## [Task to complete]
Start at the line containing "Model this object in build123d, one solid per part. Then", stop at the line containing "desk or shelf.", and set down every line in that stretch exactly as written, and nothing else.

## [Data provided]
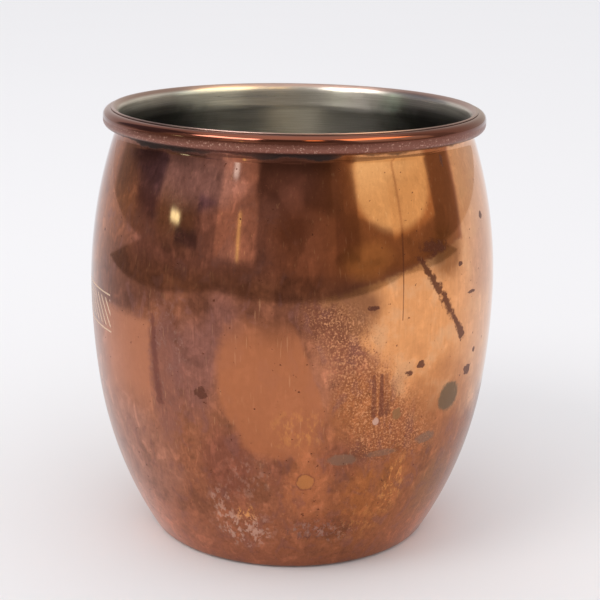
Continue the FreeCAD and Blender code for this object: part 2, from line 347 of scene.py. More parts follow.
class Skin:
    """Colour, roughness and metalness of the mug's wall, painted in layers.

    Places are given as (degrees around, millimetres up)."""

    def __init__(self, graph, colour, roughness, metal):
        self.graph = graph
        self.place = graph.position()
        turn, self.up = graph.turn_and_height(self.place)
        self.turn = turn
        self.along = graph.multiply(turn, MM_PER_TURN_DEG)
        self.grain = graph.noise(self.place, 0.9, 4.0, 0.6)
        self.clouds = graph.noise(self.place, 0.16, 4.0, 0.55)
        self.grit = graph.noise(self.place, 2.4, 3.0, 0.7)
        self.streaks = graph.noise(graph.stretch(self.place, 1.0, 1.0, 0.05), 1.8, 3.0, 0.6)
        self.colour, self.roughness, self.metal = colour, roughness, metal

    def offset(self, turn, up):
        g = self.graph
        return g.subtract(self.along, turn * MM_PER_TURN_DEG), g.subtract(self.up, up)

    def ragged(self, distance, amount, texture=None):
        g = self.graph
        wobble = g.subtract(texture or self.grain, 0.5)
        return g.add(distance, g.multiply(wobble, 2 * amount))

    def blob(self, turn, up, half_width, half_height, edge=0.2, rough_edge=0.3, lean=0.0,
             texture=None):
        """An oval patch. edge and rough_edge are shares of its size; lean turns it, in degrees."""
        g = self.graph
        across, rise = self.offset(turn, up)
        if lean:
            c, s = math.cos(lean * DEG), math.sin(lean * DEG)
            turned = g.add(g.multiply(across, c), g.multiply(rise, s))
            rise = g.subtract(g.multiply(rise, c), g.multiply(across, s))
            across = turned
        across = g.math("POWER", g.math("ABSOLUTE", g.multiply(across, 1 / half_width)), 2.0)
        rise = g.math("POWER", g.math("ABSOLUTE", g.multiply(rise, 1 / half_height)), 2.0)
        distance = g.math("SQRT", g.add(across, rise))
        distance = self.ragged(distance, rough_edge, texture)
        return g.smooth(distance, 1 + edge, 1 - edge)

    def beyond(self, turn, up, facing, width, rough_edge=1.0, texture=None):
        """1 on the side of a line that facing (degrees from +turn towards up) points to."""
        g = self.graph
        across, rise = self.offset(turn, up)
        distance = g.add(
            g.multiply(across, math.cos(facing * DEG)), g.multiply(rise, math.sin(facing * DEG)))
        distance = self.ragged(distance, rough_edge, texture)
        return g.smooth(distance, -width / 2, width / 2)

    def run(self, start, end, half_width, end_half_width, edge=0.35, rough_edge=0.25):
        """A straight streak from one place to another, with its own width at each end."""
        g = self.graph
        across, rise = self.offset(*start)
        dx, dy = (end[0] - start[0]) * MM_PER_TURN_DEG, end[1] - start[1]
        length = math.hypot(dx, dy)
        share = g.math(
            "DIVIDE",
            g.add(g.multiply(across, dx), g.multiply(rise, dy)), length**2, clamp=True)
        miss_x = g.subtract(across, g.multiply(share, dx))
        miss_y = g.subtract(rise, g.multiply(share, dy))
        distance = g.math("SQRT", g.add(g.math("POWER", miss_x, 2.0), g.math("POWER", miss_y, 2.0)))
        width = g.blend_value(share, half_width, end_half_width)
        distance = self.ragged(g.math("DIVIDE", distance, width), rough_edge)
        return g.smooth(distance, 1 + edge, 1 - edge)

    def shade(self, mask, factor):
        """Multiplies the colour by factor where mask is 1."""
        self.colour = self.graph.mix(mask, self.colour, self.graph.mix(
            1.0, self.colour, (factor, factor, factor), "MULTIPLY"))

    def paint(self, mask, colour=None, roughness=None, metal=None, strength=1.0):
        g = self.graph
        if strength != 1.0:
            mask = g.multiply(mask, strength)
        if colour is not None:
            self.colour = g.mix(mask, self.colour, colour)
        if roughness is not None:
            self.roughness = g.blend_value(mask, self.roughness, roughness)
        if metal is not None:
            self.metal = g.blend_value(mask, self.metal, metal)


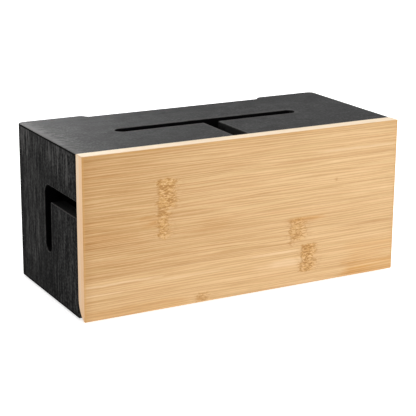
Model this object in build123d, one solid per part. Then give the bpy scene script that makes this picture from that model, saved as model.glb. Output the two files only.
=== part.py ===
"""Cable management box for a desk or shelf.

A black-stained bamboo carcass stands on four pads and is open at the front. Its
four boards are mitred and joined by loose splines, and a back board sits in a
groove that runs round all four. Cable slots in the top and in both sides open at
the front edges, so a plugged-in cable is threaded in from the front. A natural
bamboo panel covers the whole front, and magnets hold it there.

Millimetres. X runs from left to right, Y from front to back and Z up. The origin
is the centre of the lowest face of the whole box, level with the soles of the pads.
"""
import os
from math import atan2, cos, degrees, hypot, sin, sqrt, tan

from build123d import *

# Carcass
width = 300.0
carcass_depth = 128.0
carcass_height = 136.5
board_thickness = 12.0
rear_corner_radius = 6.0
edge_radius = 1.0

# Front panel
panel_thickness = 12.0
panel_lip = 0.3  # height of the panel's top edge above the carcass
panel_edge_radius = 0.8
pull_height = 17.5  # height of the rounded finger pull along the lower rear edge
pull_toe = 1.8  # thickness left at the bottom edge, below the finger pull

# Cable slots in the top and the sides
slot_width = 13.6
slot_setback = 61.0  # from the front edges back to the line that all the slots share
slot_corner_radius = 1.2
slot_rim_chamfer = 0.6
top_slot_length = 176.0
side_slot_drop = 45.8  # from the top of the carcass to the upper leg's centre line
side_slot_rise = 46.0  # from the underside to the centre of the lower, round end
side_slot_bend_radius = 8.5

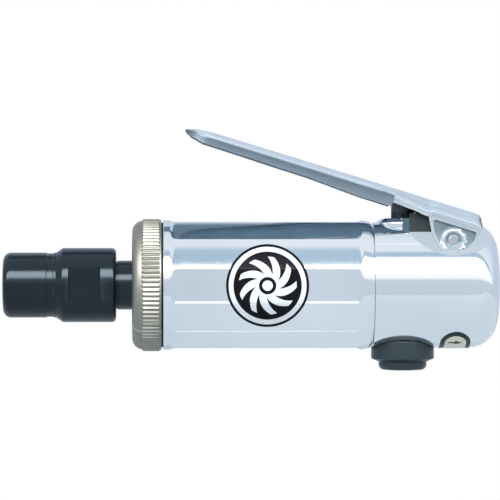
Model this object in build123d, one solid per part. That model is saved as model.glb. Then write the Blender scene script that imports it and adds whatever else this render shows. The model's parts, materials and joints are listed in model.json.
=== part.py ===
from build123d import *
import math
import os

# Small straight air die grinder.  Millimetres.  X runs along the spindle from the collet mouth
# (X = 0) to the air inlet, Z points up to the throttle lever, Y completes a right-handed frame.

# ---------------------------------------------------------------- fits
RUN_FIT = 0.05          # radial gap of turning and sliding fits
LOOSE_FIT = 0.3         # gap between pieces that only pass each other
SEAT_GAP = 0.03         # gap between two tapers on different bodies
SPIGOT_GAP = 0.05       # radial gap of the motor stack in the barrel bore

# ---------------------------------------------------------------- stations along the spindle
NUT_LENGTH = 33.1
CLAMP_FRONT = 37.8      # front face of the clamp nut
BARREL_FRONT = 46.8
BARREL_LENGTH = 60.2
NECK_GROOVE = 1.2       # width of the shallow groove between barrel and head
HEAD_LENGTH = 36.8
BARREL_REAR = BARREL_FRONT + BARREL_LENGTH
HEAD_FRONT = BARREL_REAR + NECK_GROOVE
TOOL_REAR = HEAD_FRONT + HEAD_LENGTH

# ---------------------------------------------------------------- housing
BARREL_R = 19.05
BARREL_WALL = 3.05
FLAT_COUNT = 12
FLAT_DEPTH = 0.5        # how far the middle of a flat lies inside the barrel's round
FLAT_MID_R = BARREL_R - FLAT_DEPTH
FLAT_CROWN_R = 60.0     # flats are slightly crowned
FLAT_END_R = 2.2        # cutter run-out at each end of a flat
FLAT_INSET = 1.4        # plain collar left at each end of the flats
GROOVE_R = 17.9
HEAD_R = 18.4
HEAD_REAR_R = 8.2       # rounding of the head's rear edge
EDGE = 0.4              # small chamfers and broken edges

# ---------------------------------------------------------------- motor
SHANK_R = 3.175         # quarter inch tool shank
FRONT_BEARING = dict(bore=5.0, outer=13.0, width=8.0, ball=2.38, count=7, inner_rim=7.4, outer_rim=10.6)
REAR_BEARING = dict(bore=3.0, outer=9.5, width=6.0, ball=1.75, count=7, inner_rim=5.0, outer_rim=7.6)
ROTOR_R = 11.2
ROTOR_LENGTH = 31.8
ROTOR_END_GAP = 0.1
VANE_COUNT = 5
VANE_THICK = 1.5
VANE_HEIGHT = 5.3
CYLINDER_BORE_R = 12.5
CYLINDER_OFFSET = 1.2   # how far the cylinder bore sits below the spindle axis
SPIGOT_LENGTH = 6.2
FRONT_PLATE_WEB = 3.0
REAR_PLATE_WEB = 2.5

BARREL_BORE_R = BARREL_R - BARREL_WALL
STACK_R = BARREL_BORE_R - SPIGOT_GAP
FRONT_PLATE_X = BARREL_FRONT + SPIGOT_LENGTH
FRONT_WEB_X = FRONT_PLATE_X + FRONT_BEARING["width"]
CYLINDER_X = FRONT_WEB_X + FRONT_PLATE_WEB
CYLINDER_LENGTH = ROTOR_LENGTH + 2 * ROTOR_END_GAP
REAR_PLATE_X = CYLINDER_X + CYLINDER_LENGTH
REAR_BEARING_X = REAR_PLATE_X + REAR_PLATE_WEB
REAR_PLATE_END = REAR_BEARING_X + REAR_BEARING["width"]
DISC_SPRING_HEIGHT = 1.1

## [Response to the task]
Model this object in build123d, one solid per part. Then give the bpy scene script that makes this picture from that model, saved as model.glb. Output the two files only.
=== part.py ===
"""Cable management box for a desk or shelf.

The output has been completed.